Mesmo internamente essa dinâmica se reproduz, tendendo ao gueto. No pós Lula é muito difícil encontrar alguém que ultrapasse as diferenças e os conflitos internos, que paire acima das divergências e das tendências que formam o mosaico do partido. Sem Lula, aquele que flutua acima das águas turbulentas do facciosismo, dos agrupamentos e das disputas nos corredores dos aparelhos, será muito difícil encontrar quem dê liga à legenda.
No limite, se for para ter candidato próprio é melhor que seja para não ganhar. Uma vitória obrigaria o partido a se definir, quando não há mais o escudo estrelar ou o martelo de Lula, seu Thor mítico.

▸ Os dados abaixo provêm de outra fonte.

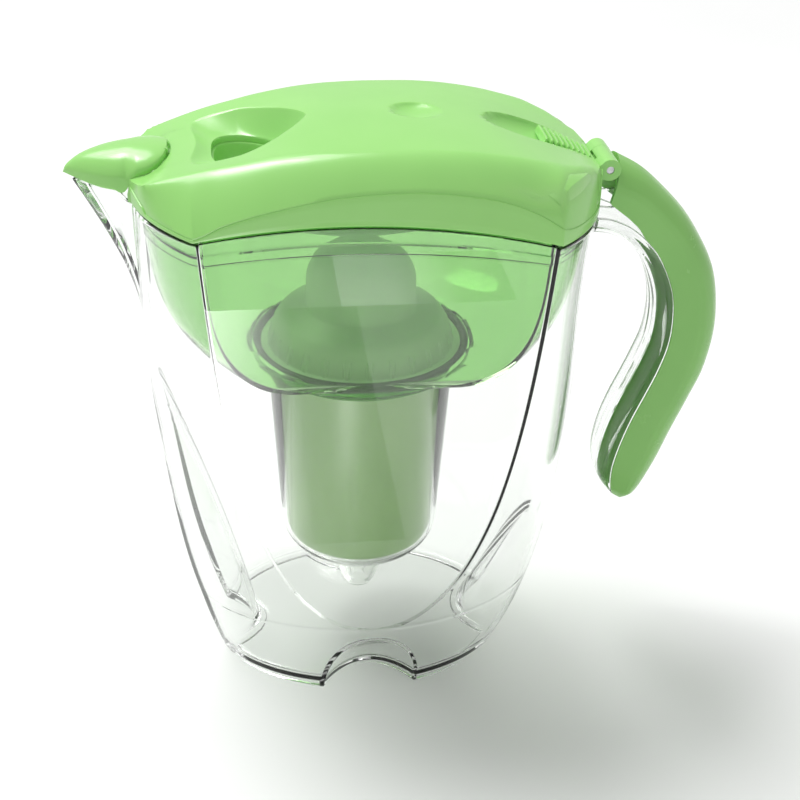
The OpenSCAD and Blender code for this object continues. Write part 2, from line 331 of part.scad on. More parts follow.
// ---- cartridge ----
module cartridge_cap() {
    z0 = 149.4;
    color([0.85, 0.93, 0.82, 0.8]) {
        difference() {
            rotate_extrude($fn = 96) polygon([[41.6, z0 - 0.4], [41.6, z0 + 0.9], [cap_r + 0.3, z0 + 1.1], [cap_r - 1.7, z0 + 9], [cap_r - 4.6, z0 + 13.6], [26, z0 + 16], [22.9, z0 + 17.4],
                [22.4, z0 + 31.5], [19.4, z0 + 38], [12, z0 + 42], [0.01, z0 + 43.4], [0.01, z0 + 41.4], [11.4, z0 + 40], [18, z0 + 36.6], [20.6, z0 + 31], [21.1, z0 + 16.4], [25, z0 + 14], [cap_r - 6, z0 + 11.8],
                [cap_r - 3.6, z0 + 8], [cap_r - 2, z0 - 0.4]]);
            for (i = [0 : 7]) rotate([0, 0, 22.5 + i * 45]) translate([22, 0, z0 + 24]) cube([6, 2.6, 9], center = true);
            for (i = [0 : 5]) rotate([0, 0, i * 60]) translate([8, 0, z0 + 36]) cylinder(r = 1.7, h = 14, $fn = 24);
        }
        for (i = [0 : cap_ribs - 1]) rotate([0, 0, i * 360 / cap_ribs]) translate([cap_r - 1.5, 0, z0 + 4.4]) cube([2.2, 1.1, 7.6], center = true);
    }
}
module cartridge_o_ring() {
    color([0.2, 0.26, 0.22]) rotate_extrude($fn = 96) translate([43.3, 150.5]) circle(r = 1.65, $fn = 20);
}
function shell_r(z) = shell_r_low + (shell_r_top - shell_r_low) * (z - 58) / 90;
module cartridge_shell() {
    t = 1.5;
    color([0.93, 0.95, 0.94, 0.35]) rotate_extrude($fn = 96) polygon(concat(
        [[shell_r(148), 148.2], [shell_r_low, 62], [shell_r_low - 0.8, 56.5], [shell_r_low - 4, 52], [shell_r_low - 9, 49.4], [20, 47.4], [15.2, 46.6]],
        [[15.2, 48.2], [20, 49], [shell_r_low - 9.4, 51], [shell_r_low - 4.8, 53.6], [shell_r_low - 2.2, 57.2], [shell_r_low - t, 62], [shell_r(148) - t, 148.2]]));
}
module cartridge_cup() {
    t = 1.3; r = 1.9;
    color([0.5, 0.72, 0.4]) rotate_extrude($fn = 96) polygon([[shell_r(147) - r, 147.6], [shell_r_low - r, 63], [shell_r_low - 3, 57.6], [shell_r_low - 6, 54.4], [20, 51.6], [6, 50.9],
        [6, 52.4], [20, 53.1], [shell_r_low - 6.8, 56], [shell_r_low - 4.2, 58.8], [shell_r_low - r - t, 63.4], [shell_r(147) - r - t, 147.6]]);
}
module cartridge_nozzle() {
    color([0.93, 0.95, 0.94, 0.35]) rotate_extrude($fn = 72) polygon([[15.1, 46.7], [15.1, 50], [14.2, 50], [13.2, 46], [9.6, 36], [6.2, 27], [4.2, 22.6], [5.6, 21.4], [7.6, 24.6], [11, 34], [14.6, 44.6]]);
}
module disc(z0, z1, gap = 3.6) {
    rotate_extrude($fn = 72) polygon([[0.01, z0], [shell_r(z0) - gap, z0], [shell_r(z1) - gap, z1], [0.01, z1]]);
}
module upper_screen() { color([0.8, 0.82, 0.8]) disc(144.6, 145.6); }
module upper_felt_pad() { color([0.9, 0.91, 0.88]) disc(141.4, 144.4); }
module carbon_bed() { color([0.12, 0.12, 0.12]) disc(104.2, 141.2); }
module divider_pad() { color([0.9, 0.91, 0.88]) disc(101, 104); }
module mineral_bed() { color([0.86, 0.8, 0.66]) disc(67.2, 100.8); }
module lower_felt_pad() { color([0.9, 0.91, 0.88]) disc(64.6, 67); }
module lower_screen() { color([0.8, 0.82, 0.8]) disc(63.6, 64.4, 3.8); }

jug_body();
handle_core();
handle_cover();
hopper();
seat_collar();
hinge_bracket();
lid_hinge_pin();
lid_shell();
lid_hinge_block();
fill_funnel();
nose_hinge_block();
spout_cover();
spout_cover_pin();
cartridge_cap();
cartridge_o_ring();
cartridge_shell();
cartridge_cup();
cartridge_nozzle();
upper_screen();
upper_felt_pad();
carbon_bed();
divider_pad();
mineral_bed();
lower_felt_pad();
lower_screen();
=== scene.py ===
import math

import bmesh
import bpy
import numpy as np
from mathutils import Matrix, Vector


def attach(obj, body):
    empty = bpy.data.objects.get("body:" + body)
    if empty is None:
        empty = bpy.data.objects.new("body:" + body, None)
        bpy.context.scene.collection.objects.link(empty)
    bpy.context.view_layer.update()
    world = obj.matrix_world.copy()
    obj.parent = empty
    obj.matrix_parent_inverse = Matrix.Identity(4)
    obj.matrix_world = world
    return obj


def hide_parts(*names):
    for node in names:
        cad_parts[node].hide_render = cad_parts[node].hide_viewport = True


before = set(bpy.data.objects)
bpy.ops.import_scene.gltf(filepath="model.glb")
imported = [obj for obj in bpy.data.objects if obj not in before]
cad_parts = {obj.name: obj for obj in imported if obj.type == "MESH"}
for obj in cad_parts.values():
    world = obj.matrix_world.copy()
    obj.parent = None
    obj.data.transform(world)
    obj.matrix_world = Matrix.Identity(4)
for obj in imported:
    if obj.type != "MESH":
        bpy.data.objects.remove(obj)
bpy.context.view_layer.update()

MM = 0.001


# ------------------------------------------------------------------ small maths
def clamp(v, a, b):
    return max(a, min(b, v))


def smooth(t):
    u = clamp(t, 0.0, 1.0)
    return u * u * (3 - 2 * u)


def lerp(a, b, t):
    return a + (b - a) * t


def spread(a, b, n, ends="both"):
    """n+1 values from a to b, packed closer at the named ends."""
    out = []
    for i in range(n + 1):
        u = i / n
        if ends == "both":
            u = 0.5 - 0.5 * math.cos(math.pi * u)
        elif ends == "last":
            u = math.sin(math.pi / 2 * u)
        elif ends == "first":
            u = 1 - math.cos(math.pi / 2 * u)
        out.append(a + (b - a) * u)
    return out


def pchip(table):
    """Smooth curve through the points of a table that never overshoots them."""
    xs = [p[0] for p in table]
    ys = [p[1] for p in table]
    n = len(xs)
    h = [xs[i + 1] - xs[i] for i in range(n - 1)]
    d = [(ys[i + 1] - ys[i]) / h[i] for i in range(n - 1)]
    m = [d[0]] + [0.0] * (n - 2) + [d[-1]]
    for i in range(1, n - 1):
        if d[i - 1] * d[i] > 0:
            w1, w2 = 2 * h[i] + h[i - 1], h[i] + 2 * h[i - 1]
            m[i] = (w1 + w2) / (w1 / d[i - 1] + w2 / d[i])

    def at(x):
        if x <= xs[0]:
            return ys[0]
        if x >= xs[-1]:
            return ys[-1]
        i = 0
        while x > xs[i + 1]:
            i += 1
        t = (x - xs[i]) / h[i]
        a, b = t * t * (3 - 2 * t), 1 - t * t * (3 - 2 * t)
        return ys[i] * b + ys[i + 1] * a + h[i] * (m[i] * t * (1 - t) ** 2 - m[i + 1] * t * t * (1 - t))

    return at


# ------------------------------------------------------------------ mesh helpers
def make(name, verts, faces, body, mat, replaces=(), slot=None, sharp=32.0, weld=True):
    """Mesh piece from points in mm, smooth shaded with its real edges kept, riding on a CAD body."""
    me = bpy.data.meshes.new(name)
    v = np.asarray(verts, float) * MM
    me.from_pydata([tuple(p) for p in v], [], [tuple(int(i) for i in f) for f in faces])
    bm = bmesh.new()
    bm.from_mesh(me)
    if weld:
        bmesh.ops.remove_doubles(bm, verts=bm.verts, dist=2e-6)
    bmesh.ops.dissolve_degenerate(bm, edges=bm.edges, dist=1e-7)
    bmesh.ops.recalc_face_normals(bm, faces=bm.faces)
    bm.to_mesh(me)
    bm.free()
    me.polygons.foreach_set("use_smooth", [True] * len(me.polygons))
    me.set_sharp_from_angle(angle=math.radians(sharp))
    me.update()
    ob = bpy.data.objects.new(name, me)
    bpy.context.scene.collection.objects.link(ob)
    me.materials.append(mat)
    if replaces:
        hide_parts(*replaces)
    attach(ob, body)
    return ob


def loft(rows, loop=False, caps=(True, True), base=0):
    """Closed rows of points -> points and faces. Caps close in on the middle in rings."""
    rows = [list(map(tuple, r)) for r in rows]
    n, m = len(rows), len(rows[0])
    verts = [p for r in rows for p in r]
    faces = []
    for i in range(n if loop else n - 1):
        k = (i + 1) % n
        for j in range(m):
            l = (j + 1) % m
            faces.append((base + i * m + j, base + i * m + l, base + k * m + l, base + k * m + j))
    if not loop:
        for which, want in zip((0, n - 1), caps):
            if not want:
                continue
            ring = rows[which]
            a, b = ring[0], ring[m // 2]
            mid = tuple((a[t] + b[t]) / 2 for t in range(3))
            last = base + which * m
            for s in (0.985, 0.9, 0.7, 0.4, 0.15):
                start = base + len(verts)
                verts += [tuple(mid[t] + (p[t] - mid[t]) * s for t in range(3)) for p in ring]
                for j in range(m):
                    l = (j + 1) % m
                    faces.append((last + j, last + l, start + l, start + j))
                last = start
            verts.append(mid)
            for j in range(m):
                faces.append((last + j, last + (j + 1) % m, base + len(verts) - 1))
    return verts, faces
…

Não se passará o bastão de Lula à frente para quem não maneje tão bem os símbolos e as ambuiguidades, as idiossincrasias com que o ex-presidente aprendeu a lidar ao longo dos anos.
Talvez, secretamente, no fundo do coração, a dinâmica petista, inconscientemente, prefira a solidão e o conforto da oposição a um governo compartilhado, um governo que não possa chamar inteiramente de seu — mesmo que jamais tenha tido um governo verdadeiramente seu. É a oposição que unifica o PT. Uma oposição sem muita clareza, mas que exatamente pela inexatidão consegue juntar cacos tão diversos, tão dispersos e tão displicentes. Uma oposição que nunca morre; oposição de e por espírito.
Carlos Melo, cientista político. Professor do Insper.